CAPÍTULO 21. A FÉ SEM OBRAS NÃO BASTA PARA SALVAR-SE

CAPÍTULO 21. A FÉ SEM OBRAS NÃO BASTA PARA SALVAR-SE

 

Chegamos então ao erro que deve ser rejeitado por todas as almas cristãs, se não querem perder a felicidade eterna, adotando a falsa opinião de que basta a fé para conquistá-la e de que não é preciso se preocupar em viver bem e nem caminhar pela senda das boas obras na via do Senhor.

 

Na própria época dos apóstolos, baseou-se em algumas passagens um pouco obscuras e mal interpretadas de São Paulo, para lhe atribuir este pensamento: “façamos o mal para que venha o bem” (Rm 3,8), por que ele havia dito em outro lugar:

 

“Sobreveio a lei para que abundasse o pecado. Mas onde abundou o pecado, superabundou a graça” (Rm 5,20).

 

Este texto se aplica àqueles que, após terem recebido a Lei com uma confiança orgulhosa em suas forças, não imploraram com uma fé sincera pela graça divina, para triunfar sobre as desordens da concupiscência e se sobrecarregaram com transgressões à Lei, através das iniquidades mais graves e múltiplas.
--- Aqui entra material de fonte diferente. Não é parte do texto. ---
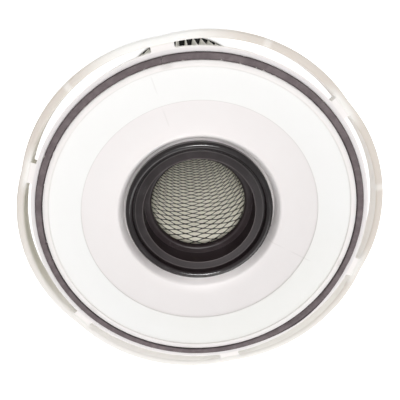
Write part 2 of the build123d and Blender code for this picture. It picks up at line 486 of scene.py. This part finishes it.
    def material(self) -> Material:
        """Build the material.

        Returns:
            The finished material.
        """
        g = Graph(self.name)
        flow = g.ray(self.flow_marks)
        g.surface(
            Base_Color=self.wear_and_painted_light(g, self.moulding(g, self.zones(g)), flow),
            Roughness=g.patches(self.sheen, self.roughness),
            Normal=self.unevenness(g, flow),
            Specular_IOR_Level=self.specular,
            IOR=self.ior,
            Subsurface_Weight=self.milk,
            Subsurface_Radius=(1.0, 1.0, 1.0),
            Subsurface_Scale=self.milk_depth,
        )
        return g.material


@dataclass(frozen=True)
class FoamStrip:
    """Closed-cell rubber strip: grey-brown skin with fine pores, and painted shade on its rounded sides."""

    name: str
    skin: Colour = (0.115, 0.088, 0.093)
    pale: Colour = (0.175, 0.140, 0.146)
    # painted shade for the rounded sides; also the colour of the pores
    side: Colour = (0.045, 0.033, 0.036)
    dust: Colour = (0.42, 0.38, 0.37)
    middle: float = 168.05 * MM
    half_width: float = 3.65 * MM
    edge_shade_shares: Span = (0.62, 0.98)
    wander: Relief = Relief(120.0, 3.0, 1.2 * MM, 1.0)
    fading: Patches = Patches(90.0, 5.0, 0.35, 0.7, 0.65)
    pores: Dots = Dots(2300.0, 0.16, 0.34)
    pore_share: float = 0.5
    pits: Dots = Dots(620.0, 0.05, 0.14)
    hole_share: float = 0.65
    dusting: Patches = Patches(900.0, 4.0, 0.62, 0.75, 0.7)
    dust_share: float = 0.35
    relief: Relief = Relief(1500.0, 4.0, 0.18 * MM, 0.8, 0.7)
    roughness: Span = (0.62, 0.88)
    specular: float = 0.35

    def material(self) -> Material:
        """Build the material.

        Returns:
            The finished material.
        """
        g = Graph(self.name)
        away = g.calc("ABSOLUTE", g.calc("SUBTRACT", g.radius, self.middle))
        wander = g.calc("MULTIPLY_ADD", g.noise(self.wander), self.wander.depth, -self.wander.depth / 2)
        # painted shade darkening the strip towards its rounded sides
        edge = g.step(g.calc("ADD", away, wander), *(self.half_width * share for share in self.edge_shade_shares))
        colour = g.mixed(g.patches(self.fading), self.skin, self.pale)
        colour = g.mixed(edge, colour, self.side)
        holes = g.larger(g.times(g.dots(self.pores), self.pore_share), g.dots(self.pits))
        colour = g.mixed(g.times(holes, self.hole_share), colour, self.side)
        colour = g.mixed(g.times(g.patches(self.dusting), self.dust_share), colour, self.dust)
        g.surface(
            Base_Color=colour,
            Roughness=g.step(edge, 0.0, 1.0, self.roughness),
            Normal=g.relief(self.relief, holes=holes),
            Specular_IOR_Level=self.specular,
        )
        return g.material


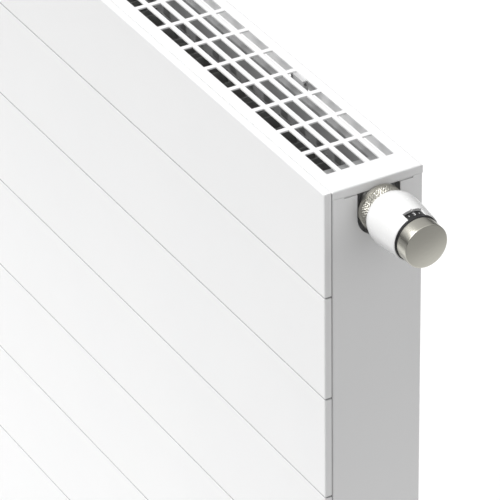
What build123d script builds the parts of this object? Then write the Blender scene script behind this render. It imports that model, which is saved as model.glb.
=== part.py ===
"""Flat-front double-panel radiator with grooved front plate, slotted top cover and thermostatic valve head.

Frame: millimetres, +Z up, +X to the right end that carries the valve, +Y to the wall. The origin is the
midpoint between the two upper hanging lugs, on the plane where the radiator bears on its wall brackets.
"""

import os

from build123d import *

# ---------------------------------------------------------------- driving dimensions
length = 1200.0
height = 900.0
depth = 105.0
hang_drop = 100.0  # top edge above the hanging line
strip_count = 8

half_length = length / 2
z_top = hang_drop
z_bottom = hang_drop - height

# front plate
plate_depth = 7.2
plate_sheet = 1.4
plate_edge_radius = 1.8
plate_gap = 1.2
groove_width = 2.6
groove_depth = 1.5
groove_pitch = height / strip_count
y_face = -depth
y_plate_back = y_face + plate_depth
y_cover_front = y_plate_back + plate_gap

# top grille and side covers
grille_sheet = 1.5
grille_flange = 8.5
grille_skirt = 22.0
slot_length = 40.4
slot_width = 10.4
slot_pitch_across = 15.45
slot_end_margin = 30.4
slot_columns = 25
slot_rows = 5
slot_corner = 0.6
cover_sheet = 1.25
cover_return = 10.0
bend_radius = 1.6
seam = 0.3
slit_length = 72.0
slit_height = 1.2
slit_drop = 1.3  # slit centre below the seam
slit_end_radius = 0.9
cutout_width = 46.0
cutout_drop = 36.0  # centre of the round bottom below the top edge
vent_hole_radius = 13.0

# water panels
panel_sheet = 1.25
channel_depth = 5.2
header_depth = 5.5
channel_pitch = 100.0 / 3
channel_count = 35
channel_crest = 15.0
channel_base = 24.0
channel_corner = 2.0
panel_half_length = 590.0
panel_top = z_top - 11.5
panel_bottom = z_bottom + 22.0
header_height = 30.0
front_seam_y = -87.5
rear_seam_y = -13.5
header_half = header_depth + panel_sheet
channel_half = channel_depth + panel_sheet
y_front_inner = front_seam_y + header_half
y_rear_inner = rear_seam_y - header_half
y_front_outer = front_seam_y - channel_half
y_rear_outer = rear_seam_y + channel_half

# convector fins
fin_sheet = 0.6
fin_depth = 27.0
fin_width = 11.0
fin_count = 31
fin_top = 45.0
fin_bottom = -735.0

# tees, connections and pipe
valve_y = -47.1
valve_z = 71.0
tee_x = 545.0
tee_radius = 13.5
tee_bore = 9.0
g_half_bore = 9.32
g_half_depth = 15.0
port_face = 588.0
lower_z = panel_bottom + 2.5 + header_height / 2
supply_x = 572.0
socket_spacing = 50.0
socket_face = z_bottom + 8.0
riser_radius = 8.0
riser_wall = 1.5
riser_seat = 10.0

# valve insert
insert_radius = 10.4
seat_x = 558.0
nose_end = half_length + 9.0
nose_radius = 14.9
spindle_radius = 2.0
running_gap = 0.05
cone_radius = 6.2

# thermostatic head, positions along X from the side cover's outer face
nut_back = 1.0
nut_front = 16.5
nut_radius = 23.2
shell_front = 65.5
ring_front = 67.5
cap_front = 83.8
cap_radius = 22.3
ring_radius = 22.9
shell_wall = 1.2
window_half_angle = 24.0
window_depth = 9.0

os.makedirs("parts", exist_ok=True)


def save(part, name):
    """Label a finished piece and write it."""
    part.label = name
    export_step(part, f"parts/{name}.step")


def port_plane(x, z, side):
    """Plane normal to X on the cover's middle line at height z, facing side * X; its local x is world Y."""
    return Plane(origin=(x, valve_y, z), x_dir=(0, 1, 0), z_dir=(side, 0, 0))


def axis_plane(x):
    """Plane normal to X at x, centred on the valve axis; its local x is world Y, its local y is world Z."""
    return port_plane(x, valve_z, 1)


def turned(points):
    """Solid of revolution about the valve axis from (x, radius) points."""
    with BuildPart() as body:
        with BuildSketch(Plane(origin=(0, valve_y, valve_z), x_dir=(1, 0, 0), z_dir=(0, -1, 0))):
            with BuildLine():
                Polyline(*points, close=True)
            make_face()
        revolve(axis=Axis((0, valve_y, valve_z), (1, 0, 0)))
    return body.part


# ---------------------------------------------------------------- front plate
groove_heights = [z_top - groove_pitch * i for i in range(1, strip_count)]


def groove_frame(z, width, reach, start):
    """Triangular ridge round the front and ends of the plate; its base lies start inside the surface."""
    with BuildPart() as ridge:
        with BuildSketch(Plane.YZ.offset(-half_length + start)):
            with Locations((y_face + start, z)):
                Polygon((0, width / 2), (0, -width / 2), (reach, 0), align=None)
        extrude(amount=length - 2 * start)
        for side in (-1, 1):
            with BuildSketch(Plane.XZ.offset(-y_plate_back)):
                with Locations((side * (half_length - start), z)):
                    Polygon((0, width / 2), (0, -width / 2), (-side * reach, 0), align=None)
            extrude(amount=plate_depth - start)
    return ridge.part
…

Sob o peso dessa pesada responsabilidade, eles tiveram que recorrer à fé para atrair a misericórdia que perdoa e o socorro do Deus que fez o céu e a terra (Sl 120,2). Eles quiseram assim, sob a inspiração do amor derramado em seus corações pelo Espírito Santo (Rm 5,5), cumprir com amor todos os preceitos que combatem a concupiscência do mundo, segundo a previsão do salmista: Numerosos são os sofrimentos que suportam aqueles que se entregam a estranhos deuses (Sl 15,4).

 

Quando então o Apóstolo diz acreditar que o homem é justificado pela fé, sem as observâncias da lei (Rm 3,28) e que ninguém se justifica pela prática da lei, mas somente pela fé em Jesus Cristo (Gl 2,16), sua ideia não foi condenar os atos de justiça realizados após se ter recebido e confessado a fé, mas ensinar aos cristãos que se pode ser salvo pela fé, mesmo quando não se praticou antes a Lei. As obras são a consequência da justificação; elas não são seu princípio.

 

Insistir neste ponto seria inútil nesta obra. Principalmente depois de eu ter dedicado a este tema um tratado bem longo intitulado A Letra e o Espírito.

 

Vendo nascer esta opinião, os apóstolos Pedro, João, Tiago e Judas se erguem contra ela em suas cartas, com grande energia e empregam todas as suas forças para estabelecer que a fé sem as obras é inútil.

 

O próprio Paulo entende por fé não uma crença qualquer em Deus, mas a crença sólida e realmente evangélica que, pela caridade, se torna uma fonte de boas obras. A fé opera pela caridade (Gl 5,6), ele diz. Da fé que, segundo alguns, basta para a salvação, ele afirma com tanta força que ela não serve para nada, que ele grita: Mesmo que tivesse toda a fé, a ponto de transportar montanhas, se não tiver caridade, não sou nada (Rm 13,2). Para viver bem, é preciso que a caridade esteja de acordo com a fé, pois A caridade é o pleno cumprimento da lei (Rm 13,10).